What started as a light pitter patter has turned into a downpour so heavy you’re fairly certain you’ll be taking to bed tonight like a Victorian with a fever. What you need is a pub where you can nurse a pint as you wring droplets from your jacket, look out the window, and shake your head like a local. The Clarence Tavern in Stoke Newington is all that, plus they serve classics like onglet and chips, fall-apart, slow-cooked lamb, and a feck-off portion of oozing gratin dauphinois. Find a cosy corner, order another Guinness, and fully lean into the rainy day vibes.  


Acton probably wasn’t on your list of places to visit. It doesn’t have an aquarium, and the chances of bumping into an off-duty royal (even a minor one) are slim. But it does have Yasmina, a Lebanese bakery serving the best mana’eesh in the city—and that’s exactly what you need when it’s grey, miserable, and only carbs will do. Our favourite thing to get here is the spinach mana’eesh with extra cheese, or the lahm bi ajeen. This simple, family-run spot isn’t somewhere you spend hours in, but it’s worth travelling to for a doughy breakfast. 


East

You’ve been in London for three days and four hours, and you’re pretty certain you’ve developed seasonal affective disorder. You need some light, some joy, and something to boost your serotonin before you start thinking Westfield is a good idea. Homies On Donkeys is a Mexican taqueria in Leytonstone that’s straight out of Mattel-land. Walls are Barbie-pink and Lego-yellow, and there’s a wrap-around mural that makes us smile like we’ve just seen a puppy. The chicken thigh barbacoa and charred broccoli tacos are must-orders, and whatever you get, the upbeat staff and a hip-hop soundtrack will lift your spirits. 

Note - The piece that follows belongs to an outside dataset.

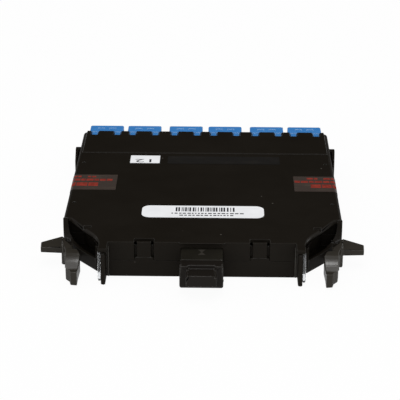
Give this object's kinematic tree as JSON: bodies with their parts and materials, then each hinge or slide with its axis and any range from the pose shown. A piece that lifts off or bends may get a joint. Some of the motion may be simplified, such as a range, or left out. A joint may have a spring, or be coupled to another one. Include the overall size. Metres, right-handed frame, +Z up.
{
  "type": "fibre cassette",
  "caption": "Flat moulded rack cassette that fans one rear multi-fibre MPO connector out to twelve LC ports in six shuttered duplex adapters, held by two squeeze levers.",
  "frame": {"origin": "centre of the housing's flat underside", "axes": "+Z up through the housing, +Y to the LC end, +X to the right seen from the MPO end"},
  "size_m": [0.111, 0.136, 0.0131],
  "materials": {
    "housing_black": "fine spark-eroded black PC/ABS",
    "cap_black": "satin moulded black",
    "lever_grey": "satin dark grey acetal",
    "adapter_blue": "satin blue moulded plastic",
    "shutter_blue": "translucent pale blue",
    "plug_body": "satin blue moulded plastic",
    "sleeve_ceramic": "ground zirconia",
    "ferrule_grey": "glass-filled dark grey",
    "boot_rubber": "soft black",
    "tube_jacket": "yellow buffer tube",
    "fanout_block": "moulded black",
    "spring_steel": "bright drawn wire",
    "label_paper": "matt white label",
    "seal_film": "smoked film",
    "clear_film": "clear film over black"
  },
  "bodies": {
    "cassette": {"base_housing": "housing_black", "top_cover": "housing_black", "lc_adapter_1": "adapter_blue", "alignment_sleeves_1": "sleeve_ceramic", "lc_adapter_2": "adapter_blue", "alignment_sleeves_2": "sleeve_ceramic", "lc_adapter_3": "adapter_blue", "alignment_sleeves_3": "sleeve_ceramic", "lc_adapter_4": "adapter_blue", "alignment_sleeves_4": "sleeve_ceramic", "lc_adapter_5": "adapter_blue", "alignment_sleeves_5": "sleeve_ceramic", "lc_adapter_6": "adapter_blue", "alignment_sleeves_6": "sleeve_ceramic", "lc_plug_1": "plug_body", "fibre_tube_1": "tube_jacket", "lc_plug_2": "plug_body", "fibre_tube_2": "tube_jacket", "lc_plug_3": "plug_body", "fibre_tube_3": "tube_jacket", "lc_plug_4": "plug_body", "fibre_tube_4": "tube_jacket", "lc_plug_5": "plug_body", "fibre_tube_5": "tube_jacket", "lc_plug_6": "plug_body", "fibre_tube_6": "tube_jacket", "lc_plug_7": "plug_body", "fibre_tube_7": "tube_jacket", "lc_plug_8": "plug_body", "fibre_tube_8": "tube_jacket", "lc_plug_9": "plug_body", "fibre_tube_9": "tube_jacket", "lc_plug_10": "plug_body", "fibre_tube_10": "tube_jacket", "lc_plug_11": "plug_body", "fibre_tube_11": "tube_jacket", "lc_plug_12": "plug_body", "fibre_tube_12": "tube_jacket", "mpo_adapter": "housing_black", "mpo_plug_housing": "plug_body", "mpo_ferrule": "ferrule_grey", "mpo_boot": "boot_rubber", "fibre_fanout": "fanout_block", "lever_springs": "spring_steel", "barcode_label": "label_paper", "port_label": "label_paper", "clear_strip": "clear_film", "seal_tape_left": "seal_film", "seal_tape_right": "seal_film"},
    "left_lever": {"left_latch_lever": "lever_grey"},
    "right_lever": {"right_latch_lever": "lever_grey"},
    "mpo_cap": {"mpo_dust_cap": "cap_black"},
    "shutter_1": {"lc_shutter_1": "shutter_blue"},
    "shutter_2": {"lc_shutter_2": "shutter_blue"},
    "shutter_3": {"lc_shutter_3": "shutter_blue"},
    "shutter_4": {"lc_shutter_4": "shutter_blue"},
    "shutter_5": {"lc_shutter_5": "shutter_blue"},
    "shutter_6": {"lc_shutter_6": "shutter_blue"}
  },
  "joints": [
    {"name": "left_lever_squeeze", "type": "hinge", "parent": "cassette", "child": "left_lever", "pos_m": [-0.0464, -0.0416, 0.006], "axis": [0, 0, 1], "range_deg": [0, 10], "stiffness_Nm_per_rad": 0.3},
    {"name": "right_lever_squeeze", "type": "hinge", "parent": "cassette", "child": "right_lever", "pos_m": [0.0464, -0.0416, 0.006], "axis": [0, 0, 1], "range_deg": [-10, 0], "stiffness_Nm_per_rad": 0.3},
    {"name": "mpo_cap_pull", "type": "slide", "parent": "cassette", "child": "mpo_cap", "axis": [0, -1, 0], "range_m": [0, 0.012]},
    {"name": "shutter_1_swing", "type": "hinge", "parent": "cassette", "child": "shutter_1", "pos_m": [-0.0395, 0.0604, 0.01], "axis": [1, 0, 0], "range_deg": [-80, 0], "stiffness_Nm_per_rad": 0.0006},
    {"name": "shutter_2_swing", "type": "hinge", "parent": "cassette", "child": "shutter_2", "pos_m": [-0.0244, 0.0604, 0.01], "axis": [1, 0, 0], "range_deg": [-80, 0], "stiffness_Nm_per_rad": 0.0006},
    {"name": "shutter_3_swing", "type": "hinge", "parent": "cassette", "child": "shutter_3", "pos_m": [-0.0078, 0.0604, 0.01], "axis": [1, 0, 0], "range_deg": [-80, 0], "stiffness_Nm_per_rad": 0.0006},
    {"name": "shutter_4_swing", "type": "hinge", "parent": "cassette", "child": "shutter_4", "pos_m": [0.0078, 0.0604, 0.01], "axis": [1, 0, 0], "range_deg": [-80, 0], "stiffness_Nm_per_rad": 0.0006},
    {"name": "shutter_5_swing", "type": "hinge", "parent": "cassette", "child": "shutter_5", "pos_m": [0.0244, 0.0604, 0.01], "axis": [1, 0, 0], "range_deg": [-80, 0], "stiffness_Nm_per_rad": 0.0006},
    {"name": "shutter_6_swing", "type": "hinge", "parent": "cassette", "child": "shutter_6", "pos_m": [0.0395, 0.0604, 0.01], "axis": [1, 0, 0], "range_deg": [-80, 0], "stiffness_Nm_per_rad": 0.0006}
  ]
}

The Instagram version of Columbia Road Flower Market was a lie. Dahlias weren’t getting pelted into submission by raindrops the size of new potatoes, and the cafes weren’t full of people staring into the slate sky with the despondency of a Ben Affleck meme. Just when you start wishing you’d organised a trip to Italy instead, book dinner at Campania & Jones. This charming Italian restaurant off Columbia Road is on the kind of cobbled street that looks romantic in the rain. Inside, it’s all flickering candles, hands being held over rustic wooden tables, and piles of venison ragu clinging to belt-like pappardelle.


South

Our go-to pick-me-up method involves scream-crying “we’ll always have Paris” between mouthfuls of pasta bake while watching Casablanca. But there are easier, more uplifting fixes when the weather is a bit rubbish. Like Nandine, a family-run Kurdish spot in Camberwell, whose top priority is making you feel good through a chat at the register, a bit of baklava as you eye those clouds, and through all the food coming out the kitchen. The freshly baked borek is pillowy enough to take a nap on and the shawarma is a warming seven-spice hug.


Much like going to see a 180-minute movie at a posh cinema, eating in Hannah Japanese Restaurant’s mahogany-filled dining room is a calming experience. One that ensures 2.5 hours safe from the rain and one of the better meals you’ll have in London, combined. Eight courses—including plenty of edible flowers and Japanese pottery you’ll fleetingly consider stealing—later, and hopefully the weather will have improved. But if not, channel all of that raw fish you just ate at this Waterloo restaurant and embrace the rain.


West

Arriving at Victoria coach station you’d think the “British experience” was takeaway bags of Leon, pelting rain, and the Megabus mascot. But don’t lose heart. A short walk away is La Poule Au Pot. It’s stuffed to the wooden beams with baskets of dried flowers, hanging grape decorations, yellowing framed prints, and well-dressed groups sipping wine as though it’s a gathering in one of their second-home farmhouses. The charming French restaurant was practically made for miserable days. And the food is just as transportive and wholesome—wine-infused beef bourguignon and perfectly cooked guinea fowl, all served with vegetables that are heavy on butter and bacon. 


If the constant rain is making you question which person started the rumour that London was a good place to spend your precious vacation, let us introduce you to Normah’s. This small Malaysian kitchen inside Queensway Market will restore your faith in this moody city. The rich beef rendang is one of the best dishes in London, and the roti it comes with is worth extending your trip for. If you find yourself on the tube with socks that came head to head with a murky puddle and you’re trying to figure out what all the hype is about, go to Normah’s.